## Goal
Pull each line holding the word "bodies" from the data.

## Source excerpt
------------------------------------
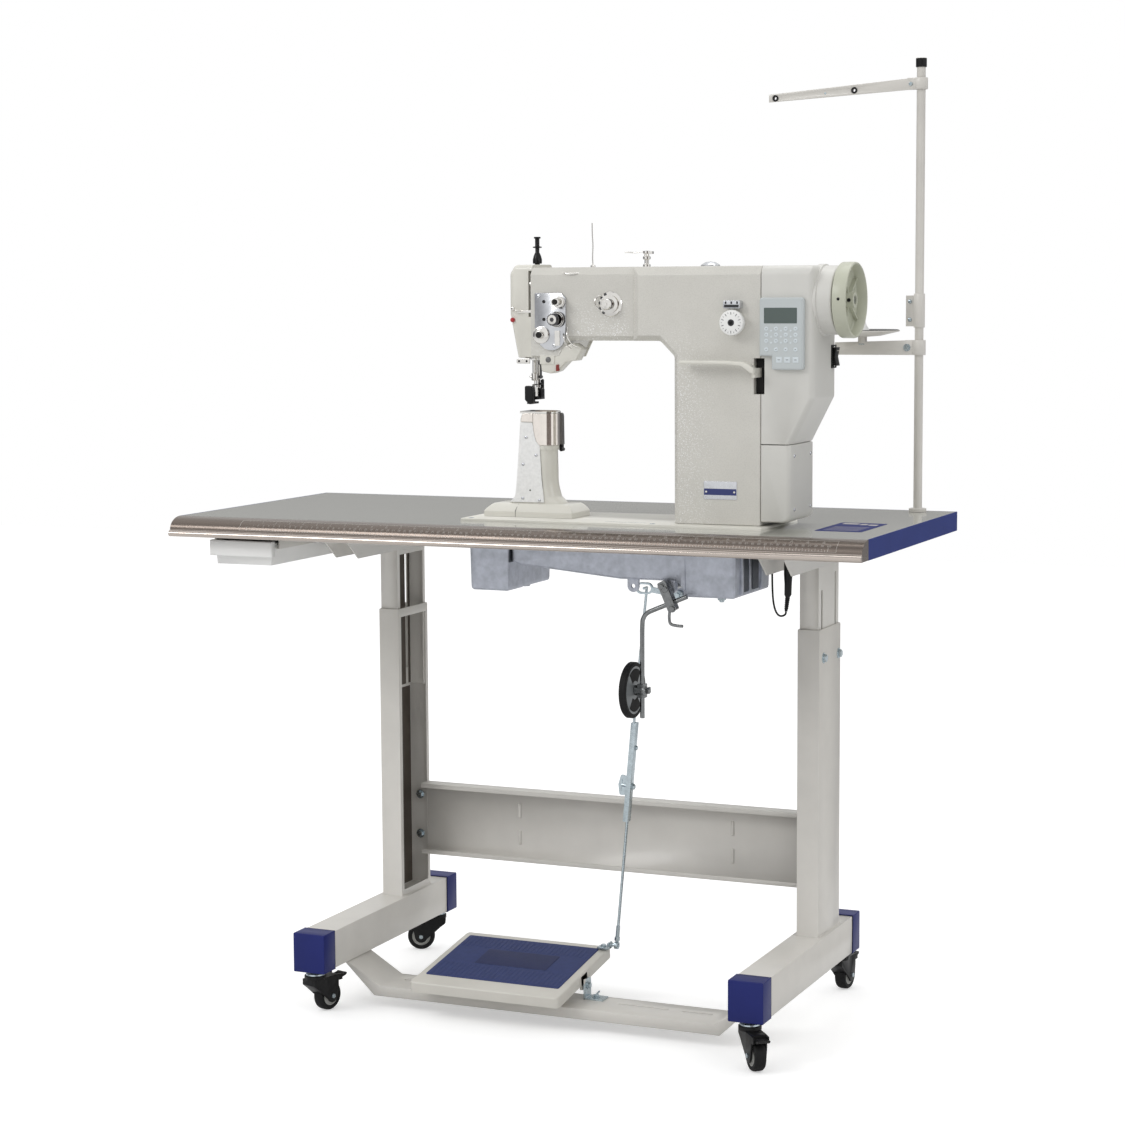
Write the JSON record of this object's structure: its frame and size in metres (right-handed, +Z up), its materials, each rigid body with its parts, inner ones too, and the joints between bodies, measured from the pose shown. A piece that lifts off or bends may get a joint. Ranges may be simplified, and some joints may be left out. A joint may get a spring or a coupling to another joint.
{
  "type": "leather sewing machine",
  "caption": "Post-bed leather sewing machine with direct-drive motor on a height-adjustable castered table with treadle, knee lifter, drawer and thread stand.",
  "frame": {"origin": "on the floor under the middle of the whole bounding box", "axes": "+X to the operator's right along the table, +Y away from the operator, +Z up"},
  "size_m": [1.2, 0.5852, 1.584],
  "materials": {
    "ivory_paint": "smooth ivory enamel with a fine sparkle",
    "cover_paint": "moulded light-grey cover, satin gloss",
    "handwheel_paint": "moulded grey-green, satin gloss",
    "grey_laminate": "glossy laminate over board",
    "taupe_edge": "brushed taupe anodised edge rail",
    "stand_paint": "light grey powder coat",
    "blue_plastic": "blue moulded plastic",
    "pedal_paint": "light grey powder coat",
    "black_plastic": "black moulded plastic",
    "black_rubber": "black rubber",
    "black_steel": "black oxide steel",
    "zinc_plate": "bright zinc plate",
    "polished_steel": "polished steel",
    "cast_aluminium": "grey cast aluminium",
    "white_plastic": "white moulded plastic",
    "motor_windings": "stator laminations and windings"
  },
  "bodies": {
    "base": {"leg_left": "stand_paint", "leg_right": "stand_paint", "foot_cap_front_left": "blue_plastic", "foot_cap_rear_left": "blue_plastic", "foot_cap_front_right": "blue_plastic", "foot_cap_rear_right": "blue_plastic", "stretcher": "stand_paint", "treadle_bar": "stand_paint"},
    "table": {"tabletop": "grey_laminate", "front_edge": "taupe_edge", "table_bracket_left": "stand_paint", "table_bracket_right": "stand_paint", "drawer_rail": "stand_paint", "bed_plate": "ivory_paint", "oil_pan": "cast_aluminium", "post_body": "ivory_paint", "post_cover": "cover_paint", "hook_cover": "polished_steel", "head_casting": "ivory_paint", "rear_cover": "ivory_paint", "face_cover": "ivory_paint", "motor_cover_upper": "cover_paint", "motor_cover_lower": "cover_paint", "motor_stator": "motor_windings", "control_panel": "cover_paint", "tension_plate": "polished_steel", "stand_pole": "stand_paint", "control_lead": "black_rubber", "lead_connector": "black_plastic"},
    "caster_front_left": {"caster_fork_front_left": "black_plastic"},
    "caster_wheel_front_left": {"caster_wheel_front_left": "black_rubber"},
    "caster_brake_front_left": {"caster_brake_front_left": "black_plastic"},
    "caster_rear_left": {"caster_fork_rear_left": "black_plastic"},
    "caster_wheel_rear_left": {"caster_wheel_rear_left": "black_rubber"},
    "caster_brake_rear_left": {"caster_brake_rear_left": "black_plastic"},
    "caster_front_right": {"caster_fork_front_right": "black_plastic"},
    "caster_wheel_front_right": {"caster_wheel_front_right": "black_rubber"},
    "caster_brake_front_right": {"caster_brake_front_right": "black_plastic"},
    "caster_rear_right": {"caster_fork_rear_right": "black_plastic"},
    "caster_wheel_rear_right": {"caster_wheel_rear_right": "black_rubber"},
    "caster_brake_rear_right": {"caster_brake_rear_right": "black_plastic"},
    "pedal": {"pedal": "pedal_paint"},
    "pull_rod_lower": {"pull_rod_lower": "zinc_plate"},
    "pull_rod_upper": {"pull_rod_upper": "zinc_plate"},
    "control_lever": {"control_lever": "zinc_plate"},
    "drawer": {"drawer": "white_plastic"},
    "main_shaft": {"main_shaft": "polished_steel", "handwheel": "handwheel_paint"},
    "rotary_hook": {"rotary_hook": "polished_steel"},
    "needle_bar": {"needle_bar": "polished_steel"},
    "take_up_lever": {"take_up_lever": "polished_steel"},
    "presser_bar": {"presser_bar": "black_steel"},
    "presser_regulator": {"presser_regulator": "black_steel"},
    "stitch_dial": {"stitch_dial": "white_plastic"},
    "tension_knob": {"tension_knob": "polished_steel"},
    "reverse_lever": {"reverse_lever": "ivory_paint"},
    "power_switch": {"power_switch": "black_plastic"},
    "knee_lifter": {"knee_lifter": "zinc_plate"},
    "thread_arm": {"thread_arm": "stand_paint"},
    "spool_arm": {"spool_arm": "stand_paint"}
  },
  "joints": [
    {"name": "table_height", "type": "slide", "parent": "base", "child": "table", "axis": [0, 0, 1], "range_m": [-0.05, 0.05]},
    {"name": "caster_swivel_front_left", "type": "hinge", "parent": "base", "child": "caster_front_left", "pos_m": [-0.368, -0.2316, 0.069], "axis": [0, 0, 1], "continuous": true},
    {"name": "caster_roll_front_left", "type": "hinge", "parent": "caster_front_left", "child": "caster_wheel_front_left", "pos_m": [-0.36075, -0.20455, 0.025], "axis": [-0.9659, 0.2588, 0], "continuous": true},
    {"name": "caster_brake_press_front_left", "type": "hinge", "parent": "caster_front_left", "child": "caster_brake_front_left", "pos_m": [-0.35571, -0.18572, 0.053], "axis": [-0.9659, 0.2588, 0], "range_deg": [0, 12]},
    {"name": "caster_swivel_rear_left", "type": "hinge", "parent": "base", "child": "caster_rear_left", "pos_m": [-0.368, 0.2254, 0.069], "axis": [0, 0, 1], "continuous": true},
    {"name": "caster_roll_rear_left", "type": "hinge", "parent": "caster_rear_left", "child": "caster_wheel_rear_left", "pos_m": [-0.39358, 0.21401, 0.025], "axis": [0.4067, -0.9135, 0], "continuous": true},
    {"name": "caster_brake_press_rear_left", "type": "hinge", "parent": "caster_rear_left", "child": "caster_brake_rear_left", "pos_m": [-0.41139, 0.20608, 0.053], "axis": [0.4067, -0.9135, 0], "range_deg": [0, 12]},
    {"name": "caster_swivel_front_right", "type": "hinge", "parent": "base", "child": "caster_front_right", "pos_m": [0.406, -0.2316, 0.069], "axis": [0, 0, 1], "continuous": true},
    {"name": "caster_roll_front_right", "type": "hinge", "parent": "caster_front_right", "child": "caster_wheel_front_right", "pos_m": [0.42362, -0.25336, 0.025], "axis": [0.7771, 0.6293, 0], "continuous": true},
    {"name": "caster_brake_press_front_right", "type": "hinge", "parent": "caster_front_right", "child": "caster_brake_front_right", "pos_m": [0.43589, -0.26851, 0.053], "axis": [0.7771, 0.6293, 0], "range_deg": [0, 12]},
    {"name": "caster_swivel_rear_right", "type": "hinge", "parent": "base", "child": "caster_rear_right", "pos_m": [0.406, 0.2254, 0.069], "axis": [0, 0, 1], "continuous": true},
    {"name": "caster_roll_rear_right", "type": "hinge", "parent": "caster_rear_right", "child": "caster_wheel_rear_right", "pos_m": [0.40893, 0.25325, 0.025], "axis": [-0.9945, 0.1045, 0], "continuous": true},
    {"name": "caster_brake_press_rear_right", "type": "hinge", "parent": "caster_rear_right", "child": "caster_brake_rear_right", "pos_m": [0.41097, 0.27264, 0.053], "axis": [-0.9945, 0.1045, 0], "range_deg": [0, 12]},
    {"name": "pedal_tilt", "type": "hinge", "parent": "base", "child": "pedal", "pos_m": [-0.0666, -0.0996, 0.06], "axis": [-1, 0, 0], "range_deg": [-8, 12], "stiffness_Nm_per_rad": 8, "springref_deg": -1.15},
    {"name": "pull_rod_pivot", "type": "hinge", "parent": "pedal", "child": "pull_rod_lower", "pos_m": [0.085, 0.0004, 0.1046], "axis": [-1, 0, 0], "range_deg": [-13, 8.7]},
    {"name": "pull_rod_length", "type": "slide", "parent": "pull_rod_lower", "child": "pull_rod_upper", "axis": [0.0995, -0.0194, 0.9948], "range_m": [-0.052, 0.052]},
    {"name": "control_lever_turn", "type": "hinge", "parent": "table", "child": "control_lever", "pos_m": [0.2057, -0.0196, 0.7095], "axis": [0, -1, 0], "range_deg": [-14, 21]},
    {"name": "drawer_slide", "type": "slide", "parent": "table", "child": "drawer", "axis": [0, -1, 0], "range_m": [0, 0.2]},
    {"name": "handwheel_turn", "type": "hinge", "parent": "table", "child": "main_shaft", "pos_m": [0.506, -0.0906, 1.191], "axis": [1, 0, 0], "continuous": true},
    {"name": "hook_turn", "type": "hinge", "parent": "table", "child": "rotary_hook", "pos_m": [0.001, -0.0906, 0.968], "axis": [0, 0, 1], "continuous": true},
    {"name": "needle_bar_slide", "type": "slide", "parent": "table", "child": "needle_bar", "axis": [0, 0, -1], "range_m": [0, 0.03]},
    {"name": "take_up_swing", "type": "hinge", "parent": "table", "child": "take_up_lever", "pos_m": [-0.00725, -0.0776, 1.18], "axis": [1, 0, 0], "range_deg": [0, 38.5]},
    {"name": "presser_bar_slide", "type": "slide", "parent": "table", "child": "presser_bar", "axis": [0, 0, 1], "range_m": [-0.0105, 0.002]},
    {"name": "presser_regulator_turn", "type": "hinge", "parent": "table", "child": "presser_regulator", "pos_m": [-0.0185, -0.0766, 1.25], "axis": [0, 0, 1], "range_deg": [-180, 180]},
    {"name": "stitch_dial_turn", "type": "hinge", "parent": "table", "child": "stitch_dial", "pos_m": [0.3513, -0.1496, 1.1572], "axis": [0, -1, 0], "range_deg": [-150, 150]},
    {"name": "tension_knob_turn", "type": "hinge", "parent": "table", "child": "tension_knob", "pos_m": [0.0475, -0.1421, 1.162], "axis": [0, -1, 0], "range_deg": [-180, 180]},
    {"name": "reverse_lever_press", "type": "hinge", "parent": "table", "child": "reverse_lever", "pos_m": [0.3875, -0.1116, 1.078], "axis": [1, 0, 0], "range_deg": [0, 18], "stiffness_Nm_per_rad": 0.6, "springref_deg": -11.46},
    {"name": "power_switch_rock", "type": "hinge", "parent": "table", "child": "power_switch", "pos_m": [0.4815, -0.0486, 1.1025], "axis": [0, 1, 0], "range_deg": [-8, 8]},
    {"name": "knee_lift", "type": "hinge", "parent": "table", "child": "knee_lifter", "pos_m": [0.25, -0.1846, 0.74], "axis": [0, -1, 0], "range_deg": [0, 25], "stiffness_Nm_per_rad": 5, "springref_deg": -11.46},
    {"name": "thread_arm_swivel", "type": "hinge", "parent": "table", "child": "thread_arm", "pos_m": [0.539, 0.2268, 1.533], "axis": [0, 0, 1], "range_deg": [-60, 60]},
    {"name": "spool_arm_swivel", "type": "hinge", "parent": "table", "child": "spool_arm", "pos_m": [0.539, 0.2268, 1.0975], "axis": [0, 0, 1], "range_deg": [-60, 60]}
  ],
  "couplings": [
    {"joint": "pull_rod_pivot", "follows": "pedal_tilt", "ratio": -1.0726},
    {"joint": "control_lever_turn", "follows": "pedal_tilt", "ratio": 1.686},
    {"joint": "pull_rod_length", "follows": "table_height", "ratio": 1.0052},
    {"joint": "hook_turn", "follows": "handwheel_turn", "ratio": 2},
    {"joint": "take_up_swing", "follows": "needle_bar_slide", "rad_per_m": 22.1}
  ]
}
------------------------------------
## Full answer
Write the JSON record of this object's structure: its frame and size in metres (right-handed, +Z up), its materials, each rigid body with its parts, inner ones too, and the joints between bodies, measured from the pose shown. A piece that lifts off or bends may get a joint. Ranges may be simplified, and some joints may be left out. A joint may get a spring or a coupling to another joint.
  "bodies": {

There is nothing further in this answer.